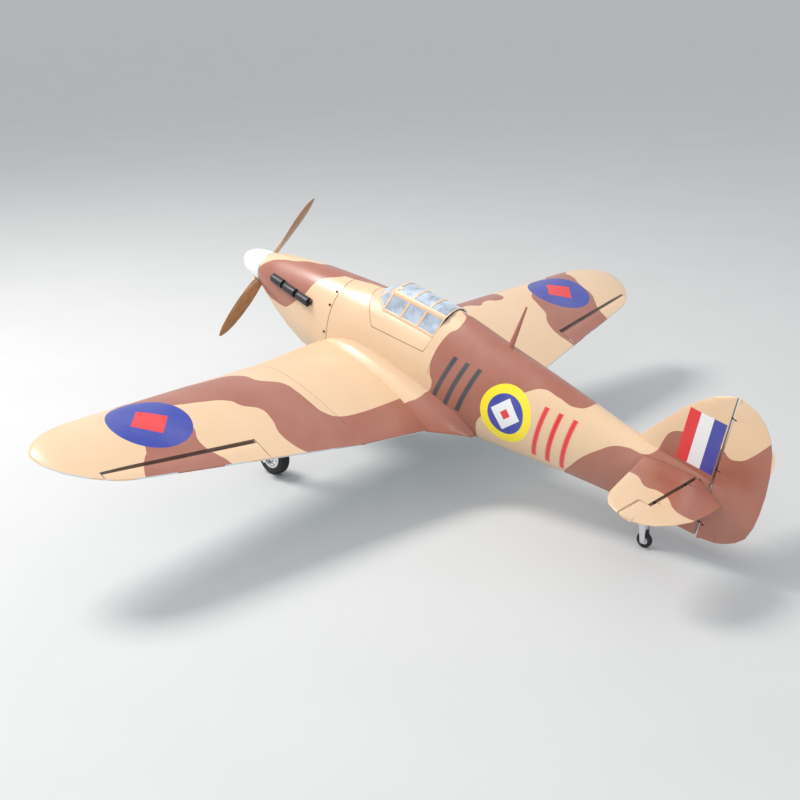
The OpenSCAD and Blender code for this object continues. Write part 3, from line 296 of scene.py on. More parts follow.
def body_brown(g, x, y, z):
    """1 where the body is brown."""
    mid = g.both(g.over(y, g.along(z, MID_FRONT)), g.over(z, g.along(y, MID_BACK)),
                 g.under(y, MID_BACK[-1][0]))
    tail = g.both(g.under(z, g.along(y, TAIL_TOP)), g.over(y, TAIL_TOP[0][0]))
    strip = g.both(g.under(x, g.along(y, NOSE_STRIP)), g.over(z, NOSE_STRIP_LOW),
                   g.under(y, NOSE_STRIP[-1][0]))
    nose = g.both(g.over(z, g.along(y, NOSE_LOW)), g.outside(strip), g.under(y, NOSE_LOW[-1][0]))
    far_side = g.both(g.over(z, g.along(y, RIGHT_SIDE_LOW)), g.between(y, *RIGHT_SIDE_ENDS),
                      g.under(x, g.along(y, RIGHT_SIDE_TOP)))
    return g.either(mid, tail, nose, far_side)


# Outer edges of the brown on the tailplane, as (aft, distance from the centre line)
TAILPLANE_LEFT = ((1318, 103), (1349, 113), (1365, 115), (1379, 122), (1392, 133), (1406, 138),
                  (1423, 131), (1441, 130), (1460, 139), (1484, 158), (1502, 163), (1538, 145))
TAILPLANE_RIGHT = ((1330, 200), (1380, 190), (1420, 160), (1470, 120), (1510, 130), (1550, 150))


def tailplane_brown(g, x, y):
    """1 where the tailplane and the elevators are brown."""
    reach = g.math("ABSOLUTE", x)
    return g.either(g.both(g.over(x, 0), g.under(reach, g.along(y, TAILPLANE_LEFT))),
                    g.both(g.under(x, 0), g.under(reach, g.along(y, TAILPLANE_RIGHT))))


# ---------------------------------------------------------------- markings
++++
_Exercise aim:_ Look through the listing above and count the lines where the string "from" appears. Report the number only.

_Output for this task:_ 2